C'est le déménagement du centre, annoncé en octobre 2021, qui déclenche une nouvelle polémique, des riverains dénonçant sa future localisation à proximité d'une école. "Cela fait plusieurs mois qu'il y a des tensions et des manifestations, contre le centre, mais aussi en soutien au maire", témoigne le président socialiste du département de Loire-Atlantique, Michel Ménard, contacté par franceinfo.
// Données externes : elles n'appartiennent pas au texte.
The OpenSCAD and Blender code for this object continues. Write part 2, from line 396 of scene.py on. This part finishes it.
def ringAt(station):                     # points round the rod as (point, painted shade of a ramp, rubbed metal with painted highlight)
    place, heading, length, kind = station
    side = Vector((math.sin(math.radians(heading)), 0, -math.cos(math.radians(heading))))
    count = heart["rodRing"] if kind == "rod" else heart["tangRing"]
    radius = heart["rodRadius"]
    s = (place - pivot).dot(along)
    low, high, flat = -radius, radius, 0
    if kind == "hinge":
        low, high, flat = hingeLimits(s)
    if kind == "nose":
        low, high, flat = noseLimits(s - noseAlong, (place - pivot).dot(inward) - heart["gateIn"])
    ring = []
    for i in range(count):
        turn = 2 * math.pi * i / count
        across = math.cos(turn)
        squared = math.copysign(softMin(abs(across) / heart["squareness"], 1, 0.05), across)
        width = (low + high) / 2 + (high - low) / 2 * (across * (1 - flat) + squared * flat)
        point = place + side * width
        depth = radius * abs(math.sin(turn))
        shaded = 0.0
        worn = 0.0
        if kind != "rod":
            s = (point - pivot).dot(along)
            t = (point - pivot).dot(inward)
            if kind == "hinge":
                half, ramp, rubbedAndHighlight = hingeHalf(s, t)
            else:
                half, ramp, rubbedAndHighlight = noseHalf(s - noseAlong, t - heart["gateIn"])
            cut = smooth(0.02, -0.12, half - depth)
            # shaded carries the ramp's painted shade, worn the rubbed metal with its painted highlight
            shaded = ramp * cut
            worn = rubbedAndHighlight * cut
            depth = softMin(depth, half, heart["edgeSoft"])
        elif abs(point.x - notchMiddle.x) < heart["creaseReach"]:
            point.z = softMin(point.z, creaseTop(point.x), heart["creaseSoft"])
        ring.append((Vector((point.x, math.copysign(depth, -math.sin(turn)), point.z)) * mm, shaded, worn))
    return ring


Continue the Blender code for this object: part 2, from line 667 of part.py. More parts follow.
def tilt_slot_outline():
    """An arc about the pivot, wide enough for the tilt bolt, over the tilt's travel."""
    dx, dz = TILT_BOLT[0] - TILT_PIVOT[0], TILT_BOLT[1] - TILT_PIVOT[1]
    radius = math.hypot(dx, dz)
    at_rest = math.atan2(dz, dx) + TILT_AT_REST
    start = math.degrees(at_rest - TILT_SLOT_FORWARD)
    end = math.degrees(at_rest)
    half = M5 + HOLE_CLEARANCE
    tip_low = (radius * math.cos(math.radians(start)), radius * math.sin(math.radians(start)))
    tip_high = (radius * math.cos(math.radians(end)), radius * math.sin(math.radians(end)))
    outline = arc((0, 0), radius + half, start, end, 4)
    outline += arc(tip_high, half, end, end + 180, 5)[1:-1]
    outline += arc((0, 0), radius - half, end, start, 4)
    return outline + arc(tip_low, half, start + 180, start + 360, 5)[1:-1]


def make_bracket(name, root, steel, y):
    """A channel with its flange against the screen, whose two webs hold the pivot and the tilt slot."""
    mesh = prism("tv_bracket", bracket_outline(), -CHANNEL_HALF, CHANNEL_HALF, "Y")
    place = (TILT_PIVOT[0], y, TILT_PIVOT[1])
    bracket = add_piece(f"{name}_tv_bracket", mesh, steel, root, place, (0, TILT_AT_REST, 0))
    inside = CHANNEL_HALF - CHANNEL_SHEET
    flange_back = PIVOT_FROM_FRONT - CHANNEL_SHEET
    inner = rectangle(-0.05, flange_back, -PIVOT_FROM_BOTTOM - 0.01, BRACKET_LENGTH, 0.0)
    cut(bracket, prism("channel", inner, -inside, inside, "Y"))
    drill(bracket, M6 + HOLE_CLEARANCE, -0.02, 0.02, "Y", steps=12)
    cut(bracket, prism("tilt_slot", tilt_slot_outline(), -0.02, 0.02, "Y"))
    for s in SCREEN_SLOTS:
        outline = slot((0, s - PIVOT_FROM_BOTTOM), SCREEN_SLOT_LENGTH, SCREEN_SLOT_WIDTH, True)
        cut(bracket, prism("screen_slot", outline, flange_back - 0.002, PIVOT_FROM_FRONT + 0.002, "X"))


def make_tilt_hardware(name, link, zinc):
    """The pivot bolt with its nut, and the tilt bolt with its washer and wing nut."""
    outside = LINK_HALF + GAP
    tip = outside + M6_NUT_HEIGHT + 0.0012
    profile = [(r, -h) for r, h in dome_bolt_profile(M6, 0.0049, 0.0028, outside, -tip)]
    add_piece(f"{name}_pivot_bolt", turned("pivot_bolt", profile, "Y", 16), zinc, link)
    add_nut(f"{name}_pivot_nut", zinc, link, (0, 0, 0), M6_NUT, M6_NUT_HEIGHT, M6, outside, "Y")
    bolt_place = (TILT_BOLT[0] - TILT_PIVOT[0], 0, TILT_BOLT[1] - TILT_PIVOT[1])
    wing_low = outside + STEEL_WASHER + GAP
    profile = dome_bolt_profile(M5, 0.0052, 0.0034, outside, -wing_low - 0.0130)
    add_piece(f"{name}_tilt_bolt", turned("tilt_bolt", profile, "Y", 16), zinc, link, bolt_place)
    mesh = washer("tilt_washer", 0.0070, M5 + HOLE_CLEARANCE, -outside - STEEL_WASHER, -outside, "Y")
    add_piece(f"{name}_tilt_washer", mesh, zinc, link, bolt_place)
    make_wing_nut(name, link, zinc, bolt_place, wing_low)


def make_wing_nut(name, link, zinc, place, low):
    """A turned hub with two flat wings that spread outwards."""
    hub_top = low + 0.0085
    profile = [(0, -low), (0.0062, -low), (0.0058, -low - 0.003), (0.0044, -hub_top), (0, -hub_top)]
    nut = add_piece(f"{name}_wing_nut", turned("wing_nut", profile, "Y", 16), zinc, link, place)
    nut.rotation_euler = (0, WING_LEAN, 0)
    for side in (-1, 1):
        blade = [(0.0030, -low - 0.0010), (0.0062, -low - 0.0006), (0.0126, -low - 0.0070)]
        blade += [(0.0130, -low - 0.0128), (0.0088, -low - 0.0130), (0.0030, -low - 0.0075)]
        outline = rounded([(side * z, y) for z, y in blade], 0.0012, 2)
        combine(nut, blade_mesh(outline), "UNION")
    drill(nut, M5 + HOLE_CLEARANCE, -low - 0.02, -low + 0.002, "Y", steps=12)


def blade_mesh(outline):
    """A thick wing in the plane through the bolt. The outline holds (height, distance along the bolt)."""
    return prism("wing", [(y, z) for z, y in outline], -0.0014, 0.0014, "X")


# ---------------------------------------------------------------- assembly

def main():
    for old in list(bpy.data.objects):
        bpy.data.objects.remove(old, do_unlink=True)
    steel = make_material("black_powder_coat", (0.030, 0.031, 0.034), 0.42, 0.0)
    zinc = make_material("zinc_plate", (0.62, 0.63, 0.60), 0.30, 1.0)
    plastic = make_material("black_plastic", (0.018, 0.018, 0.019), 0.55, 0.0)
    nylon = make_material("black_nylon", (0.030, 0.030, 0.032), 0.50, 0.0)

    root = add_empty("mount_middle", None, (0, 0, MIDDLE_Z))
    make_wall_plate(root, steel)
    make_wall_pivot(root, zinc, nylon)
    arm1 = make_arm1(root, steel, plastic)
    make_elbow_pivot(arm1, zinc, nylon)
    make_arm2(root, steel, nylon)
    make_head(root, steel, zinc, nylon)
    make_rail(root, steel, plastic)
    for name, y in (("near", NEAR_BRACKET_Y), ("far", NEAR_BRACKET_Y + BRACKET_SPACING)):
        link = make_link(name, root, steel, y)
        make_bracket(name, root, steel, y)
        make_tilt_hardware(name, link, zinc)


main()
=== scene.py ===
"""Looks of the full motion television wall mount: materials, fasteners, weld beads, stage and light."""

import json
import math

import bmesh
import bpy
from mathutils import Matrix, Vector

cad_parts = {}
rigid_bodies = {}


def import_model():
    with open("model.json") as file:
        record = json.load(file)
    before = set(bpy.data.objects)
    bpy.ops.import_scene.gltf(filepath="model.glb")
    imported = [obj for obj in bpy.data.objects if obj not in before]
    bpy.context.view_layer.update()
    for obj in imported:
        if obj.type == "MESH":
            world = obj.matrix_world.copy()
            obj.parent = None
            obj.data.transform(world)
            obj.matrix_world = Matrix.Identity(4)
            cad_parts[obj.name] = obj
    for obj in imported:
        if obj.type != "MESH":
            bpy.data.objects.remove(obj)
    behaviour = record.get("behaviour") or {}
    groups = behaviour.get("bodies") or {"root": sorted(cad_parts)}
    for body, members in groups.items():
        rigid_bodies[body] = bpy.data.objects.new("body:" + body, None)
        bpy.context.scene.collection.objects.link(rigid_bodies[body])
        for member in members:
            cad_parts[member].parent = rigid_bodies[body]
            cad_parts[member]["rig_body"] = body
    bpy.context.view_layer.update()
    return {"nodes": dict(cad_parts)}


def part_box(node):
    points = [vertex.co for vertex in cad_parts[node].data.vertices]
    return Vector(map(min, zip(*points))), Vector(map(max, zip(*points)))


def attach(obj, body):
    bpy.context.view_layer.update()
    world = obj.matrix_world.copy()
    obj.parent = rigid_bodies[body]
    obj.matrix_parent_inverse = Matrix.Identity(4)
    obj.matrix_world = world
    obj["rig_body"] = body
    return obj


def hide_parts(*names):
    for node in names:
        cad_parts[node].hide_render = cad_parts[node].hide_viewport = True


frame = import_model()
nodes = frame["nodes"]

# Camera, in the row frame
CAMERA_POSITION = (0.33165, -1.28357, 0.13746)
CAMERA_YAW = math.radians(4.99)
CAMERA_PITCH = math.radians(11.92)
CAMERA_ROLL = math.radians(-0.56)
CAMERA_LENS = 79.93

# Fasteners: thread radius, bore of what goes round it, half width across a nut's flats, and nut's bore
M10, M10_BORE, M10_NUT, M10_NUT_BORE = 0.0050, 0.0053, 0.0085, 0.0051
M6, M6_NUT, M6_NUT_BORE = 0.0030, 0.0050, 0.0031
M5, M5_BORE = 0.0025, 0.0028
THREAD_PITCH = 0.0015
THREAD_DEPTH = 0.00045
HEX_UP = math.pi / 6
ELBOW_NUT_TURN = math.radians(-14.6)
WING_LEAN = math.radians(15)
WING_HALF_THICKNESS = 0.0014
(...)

Des manifestations dès l'automne 2022
Après le début du chantier du nouveau Cada, en septembre 2022, un collectif voit le jour, baptisé "Préservation de l'école de la Pierre attelée", du nom de l'établissement près duquel doit se trouver le nouveau local du centre à partir de la fin 2023. Il lance une pétition et appelle à des rassemblements en novembre et en décembre. A l'époque, des membres de Reconquête et du Rassemblement national relaient ces appels. "Le petit collectif s'est aperçu que 'ça ne prenait pas' au sein de la commune, donc il s'est rapidement tourné vers l'extrême droite", selon Yannick Morez, interrogé dans l'émission "Envoyé spécial" le 6 avril.
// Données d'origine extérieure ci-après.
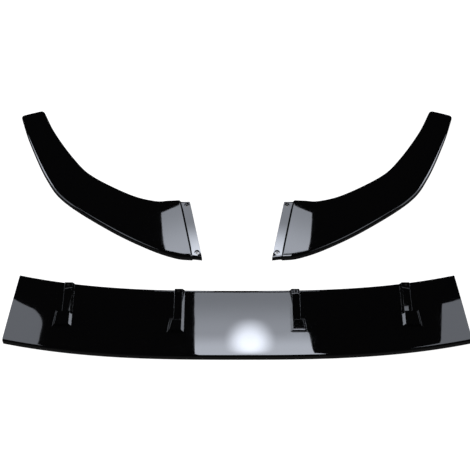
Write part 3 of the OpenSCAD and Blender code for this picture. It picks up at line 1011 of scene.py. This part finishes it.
def floor_material():
    """White to the camera with a faint shadow, partly real and partly painted shade from ambient
    occlusion, and dark in the gloss, as in the photograph.
    """
    material = bpy.data.materials.new("floor")
    material.use_nodes = True
    nodes, link = material.node_tree.nodes, material.node_tree.links.new
    shader = nodes["Principled BSDF"]
    shader.inputs["Base Color"].default_value = FLOOR_COLOR
    shader.inputs["Roughness"].default_value = 1
    shader.inputs["Specular IOR Level"].default_value = 0
    white = nodes.new("ShaderNodeEmission")
    white.inputs["Strength"].default_value = FLOOR_GLOW
    # Painted shade: ambient occlusion darkens the floor's glow under the hollow mouldings, where a
    # screw hole shows it
    cover = nodes.new("ShaderNodeAmbientOcclusion")
    cover.inputs["Distance"].default_value = SHADE_DISTANCE
    painted_shade_factor = map_range(nodes, *SHADE_RANGE, 0, 1)
    link(cover.outputs["AO"], painted_shade_factor.inputs["Value"])
    link(painted_shade_factor.outputs["Result"], white.inputs["Color"])
    both = nodes.new("ShaderNodeAddShader")
    link(shader.outputs["BSDF"], both.inputs[0])
    link(white.outputs["Emission"], both.inputs[1])
    dark = nodes.new("ShaderNodeEmission")
    dark.inputs["Strength"].default_value = FLOOR_IN_GLOSS
    rays = nodes.new("ShaderNodeLightPath")
    mixed = nodes.new("ShaderNodeMixShader")
    link(rays.outputs["Is Glossy Ray"], mixed.inputs["Fac"])
    link(both.outputs["Shader"], mixed.inputs[1])
    link(dark.outputs["Emission"], mixed.inputs[2])
    link(mixed.outputs["Shader"], nodes["Material Output"].inputs["Surface"])
    return material


def lay_floor():
    start_clean()
    bpy.ops.mesh.primitive_plane_add(size=FLOOR_SIZE)
    floor = bpy.context.object
    floor.name = "floor"
    floor.data.materials.append(floor_material())


def hang_key_lamp():
    """A wide soft lamp over the object, for the plain light. The gloss doesn't show it."""
    data = bpy.data.lights.new("key_lamp", "AREA")
    data.shape = "RECTANGLE"
    data.size, data.size_y = LAMP_SIZE
    data.energy = LAMP_POWER
    lamp = bpy.data.objects.new("key_lamp", data)
    bpy.context.scene.collection.objects.link(lamp)
    lamp.location = LAMP_PLACE
    lamp.rotation_euler = LAMP_PLACE.to_track_quat("Z", "Y").to_euler()
    lamp.visible_glossy = False
    lamp.visible_camera = False


def dress(piece, node, material):
    piece.data.materials.clear()
    piece.data.materials.append(material)
    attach(piece, "root")
    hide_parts(node)


set_camera()
gloss = gloss_black_plastic()
left = model_left_corner()
dress(mirrored_copy(left, "right_moulding"), "right_corner", gloss)
dress(left, "left_corner", gloss)
centre = model_centre()
dress(centre, "centre_section", gloss)
bpy.context.view_layer.update()
hang_centre_cards(centre)
hang_corner_cards(left)
hang_end_cards(centre)
hang_side_cards()
lay_floor()
light_world()
hang_key_lamp()
bpy.context.scene.view_settings.view_transform = "Standard"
Une nouvelle manifestation rassemble environ 200 opposants au Cada, le 25 février, alors que plus tôt dans la journée, 1 000 personnes soutenant le centre avaient défilé, d'après France Bleu Loire Océan. "On a appelé à une contre-manifestation en décembre et en février, pour montrer qu'il n'y avait pas que des anti-Cada à Saint-Brevin", explique Philippe Croze.
Le domicile du maire incendié le 22 mars
Près d'un mois plus tard, le 22 mars, la commune se réveille choquée. Le domicile du maire a été visé dans la nuit par un incendie qui a détruit ses deux voitures et une partie de sa maison, dans laquelle il dormait avec son épouse. L'élu parle d'un Selon l'élu, un jet de cocktail Molotov est à l'origine du feu. Une enquête criminelle est ouverte par le parquet de Saint-Nazaire.
Yannick Morez avait déjà reçu des "tracts ignobles" dans sa boîte aux lettres. "On a voulu m'intimider en me montrant qu'on savait où j'habitais", raconte-t-il à "Envoyé spécial". Contactée par ses soins, la gendarmerie n'aurait selon lui "rien" fait au sujet des tracts, invoquant "la liberté d'expression". "L'Etat impose aux maires des Cada, mais derrière, c'est aux maires de se débrouiller", poursuit le maire qui dit se sentir "abandonné".
Pour le président du département Loire-Atlantique, Michel Ménard, "l'extrême droite porte une responsabilité" dans les attaques subies depuis plusieurs mois par le maire de Saint-Brevin-les-Pins. "Ces partis diffusent des discours de haine qui renforcent le sentiment d'impunité des racistes", déplore l'élu.
Démissionner et quitter la ville pour "retrouver la sérénité"
Après l'incendie du 22 mars, la tension ne retombe pas. Entre 150 à 200 opposants au centre défilent à nouveau devant la mairie, le 29 avril, alors qu'un important dispositif de 350 policiers et gendarmes est déployé, relate Ouest-France (article pour les abonnés), notamment pour contrôler les contre-manifestants. Le maire avait demandé au préfet d'interdire ce rassemblement, en vain, témoigne-t-il sur sa page Facebook.
Quelques jours avant la démission de Yannick Morez, "un excité est venu injurier le maire en terrasse d'un café", relate Philippe Croze. Pour lui, "l'incendie a fait déborder le vase" et l'a poussé à renoncer. "Il a fait face à une pression familiale, car ils ont failli y passer", ajoute-t-il.
"Il m'a dit que cela devenait trop difficile pour sa famille, sa femme et ses enfants", confirme Michel Ménard, qui a téléphoné ce jeudi matin à Yannick Morez. "Pour retrouver la sérénité, il dit ne pas avoir d'autre choix que de démissionner, quitter sa ville, et arrêter d'exercer comme médecin généraliste. Je ne peux que regretter l'incapacité des pouvoirs publics à protéger les élus, et la démocratie, par rapport aux agissements de l'extrême droite".